Cultural Literacy–Respectful Connection: Deep understanding of audience context, values, and language. But also the courage to challenge cultural norms that may hinder transparency or accountability.



Empathy–Emotional Alignment: Responding to real needs with compassion, not assumptions. Requires continuous effort and presence, not one-off gestures.


Transparency–Meaningful Honesty: Open communication that reduces fear, confusion and speculation. It must be consistent and proactive, not reactive PR.


Authenticity–Grounded Identity: Consistency across time and touchpoints. Brands must resist becoming mere messaging machines and instead embody true values daily.

Consistency–Reliability Over Time: Actions must repeatedly match words. Trust is built in the invisible, everyday moments, not just big announcements.


Accountability–Worth Believing: Owning mistakes, upholding integrity and being investable long term. Trust requires brands to be vulnerable and willing to change.

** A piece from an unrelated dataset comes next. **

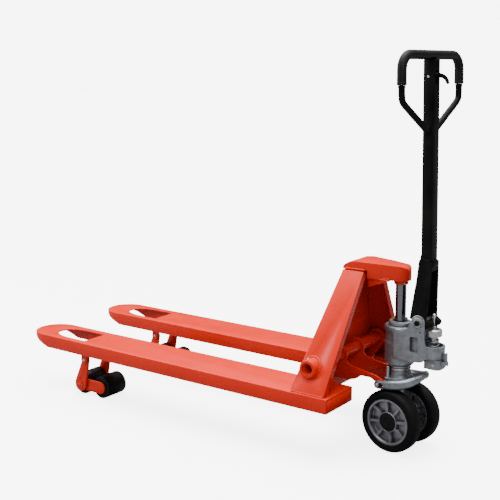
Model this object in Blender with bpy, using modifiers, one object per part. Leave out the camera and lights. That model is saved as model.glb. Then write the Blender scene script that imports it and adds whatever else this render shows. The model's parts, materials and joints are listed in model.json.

These principles work as an interdependent flywheel, each one powers the next, creating self-sustaining momentum. Humility is not just the start, it’s the ongoing fuel.


Trust is not a strategy. It is the operating system


In the Philippines, where betrayal cuts deep and loyalty lasts decades, trust is not a metric. It is how you run your business.


Brands that treat trust as a side effect chase recovery. Brands that embed trust as core infrastructure lead. This means building systems and cultures that live these values daily, with measurable accountability.


Because in a trust economy, every signal matters. Every silence is a statement. Every decision a deposit or withdrawal.


The brands that win in the Philippines won’t be the loudest or flashiest. They will be the clearest, most consistent and most human.


Trust is the future, not just a value, but the foundation. The question is: are we ready to build it boldly, deeply and for the long haul?